Yes, you are right. And that is why tmpfs does not (so far) support
user xattrs, because the unprivileged user could take up too much
memory that way.
I guess the fix would be to change
shmem_sb_info->{used_blocks,max_blocks} to use bytes as units (instead of
blocks) and then add accounting and checks to shmem_symlink() and
shmem_initxattrs(). Would a patch for that be acceptable?
Thank you for offering, but I don't think a patch for exactly that would
be acceptable. Because "size=" has just been another way of expressing
"nr_blocks=" ever since it was added in 2.4.4, and tmpfs has never
counted the kernel metadata towards its data blocks limit.
You could certainly argue that it should have done from the start; but
in order to keep the accounting suitably simple (pages rather than bytes)
it never did. And I believe there are many users who expect a tmpfs of a
certain size to be able to accommodate data of that size, who would not
care to have to change their scripts or apps to meet a lower limitation.
Another issue is that inodes aren't counted towards size= limit either,
but
perhaps that's intentional because there's nr_inodes= mount option for
exactly that.
Yes, tmpfs lets the nr_inodes limit be used to constrain the kernel
metadata (and tmpfs has a peculiarity, that it actually counts hard
links out of nr_inodes, in order to limit the memory spent on dentries).
I doubt the nr_inodes limit is depended upon so critically as the
nr_blocks, and I think we might extend it (say, consider each 1 of
nr_inodes to grant approximately 1kB of unswappable lowmem metadata)
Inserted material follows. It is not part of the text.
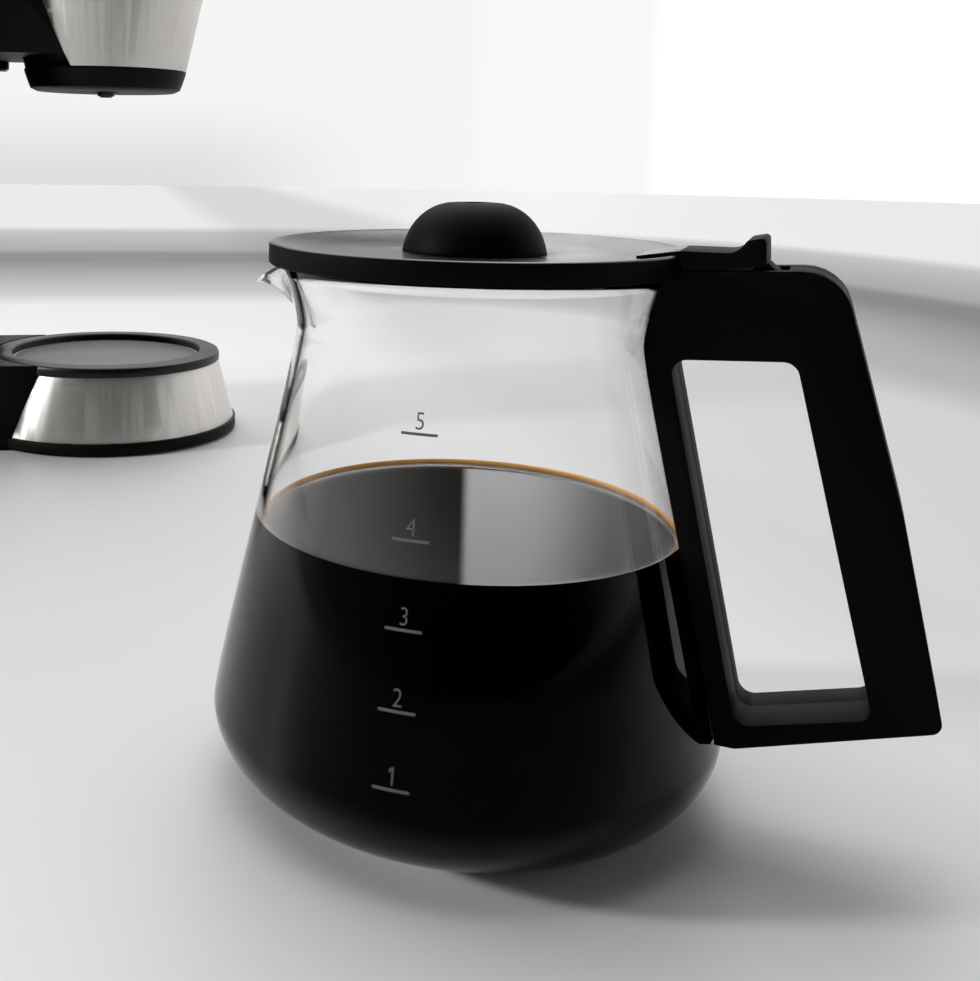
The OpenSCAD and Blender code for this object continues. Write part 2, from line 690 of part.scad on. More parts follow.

to enable limited user xattrs: a patch along those lines might well
be acceptable.
I'm interested in restricting the amount of memory allocated to tmpfs mounts
in the system rather than granting more. I've seen a system lock up because
tmpfs mounts consumed the entire memory. Possible contributing factors could
be use of LVM and encryption for the swap.
Yes, it is too easy to get into a terrible state that way. With OOM
killer doing no good at all, because it's busy killing processes, which
does nothing to free the memory held by tmpfs files. I've never found
a good answer to that in general, though marking files as suitable for
truncation on OOM has been useful in special cases.
It seems that similar state can be reached also when an unprivileged
process allocates and maps lots of SysV shm (if the limit isn't set,
which seems to be the case at least for Debian).
-Topi